Preparing the kit for use is very easy. The kit instructions are clear enough; peel the protective paper from the black tiles and glue the rod to the clear rectangular tile with cyanoacrylate or acrylic cement. Once glued, the clear parts form a hold-down press, with the rectangular piece being a hold-down foot, and the rod being a handle. Place the PE fret to be cut on a black tile, hold the fret down with the press such that the connecting "sprues" to the soon-to-be-removed PE part are exposed, and cut the piece free. Lift the fret, leaving the newly-cut part on the black tile. Slide the part to another black tile for easy viewing and storage. Using firm pressure with the hold-down, I was able to cut even the most delicate part without deforming or bending the part.

The Voice of Experience

These instructions are clear enough. But I did manage to create some usage problems that are easily avoided with a little forethought and planning. These problems were not due to any tool design flaws, but were from operator error.
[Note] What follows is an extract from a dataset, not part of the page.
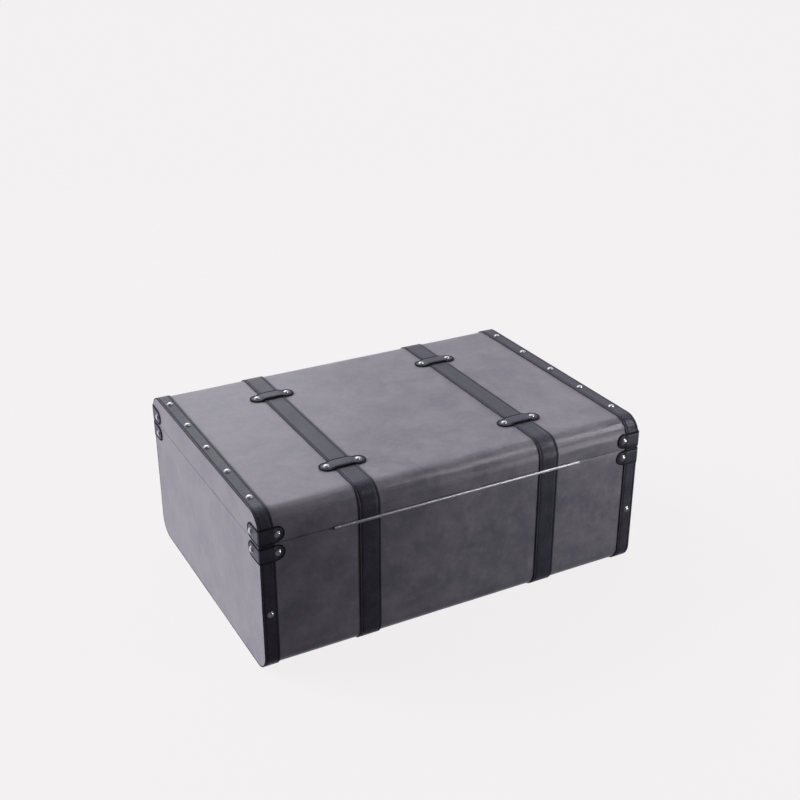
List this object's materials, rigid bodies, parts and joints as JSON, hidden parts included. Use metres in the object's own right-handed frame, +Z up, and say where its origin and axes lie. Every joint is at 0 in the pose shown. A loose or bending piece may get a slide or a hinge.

  1. Assembling the hold-down press:
    Make sure that the chamfered edge of the clear rectangular press piece is up. If you put that edge on the bottom of the press by gluing the rod to the opposite side from the chamfer, you lose a whole edge of the press. If the chamfer is on the bottom, it will keep you from cutting close to the press. Yes, cutting can be done, but not as effectively. Similarly, make sure the chamfered end of the rod is up when being glued to the press to form a handle. The end opposite from the chamfer has more gluing surface and will form a stronger joint with the foot. Lastly, take the time to make sure the handle is glued in the center of the foot. In my testing enthusiasm, I was able to break the handle off more easily if it wasn't centered on the foot. See the figure with this review.
  2. Cut-part storage effectiveness:
    I am not completely sold on the effectiveness of the tiles as a storage site, but gluing a 1/4 inch plastic strip on 2 adjacent sides of a black tile might help. This will provide a bit of a boundary to the trimmed PE parts. A great advantage of the tiles is that it really is easy to slide cut pieces off somewhere, just so long as that somewhere is the intended location.
  3. Keeping one tile to cut and the others to store:
    A shiny black surface is an excellent background for seeing PE parts, on or off the fret. I cut both fresh brass and primed brass without any difficulty (see the figure with the article). I didn't thoroughly beat up the tiles, but a few cut marks on the tile surface seemed to keep the cut parts from sliding around too much. It might be a good idea to reserve one black tile for cutting and keep the other two for holding cut parts.

The picture is a bench-eye view of the Photo Etch Part Cut-Out Kit. It was taken before assembly of hold-down and any significant cutting. Both primed and bare 1/350 PE frets are shown. The red marks on the clear parts are for centering the rod on the hold-down foot. See text for part dimensions.


This is a great tool and a very handy little asset to the workbench at a good price. Designed for PE, I am sure it will work very well in other cutting applications. Thank you to The Small Shop and IPMS/USA for providing a sample set to review! It was fun.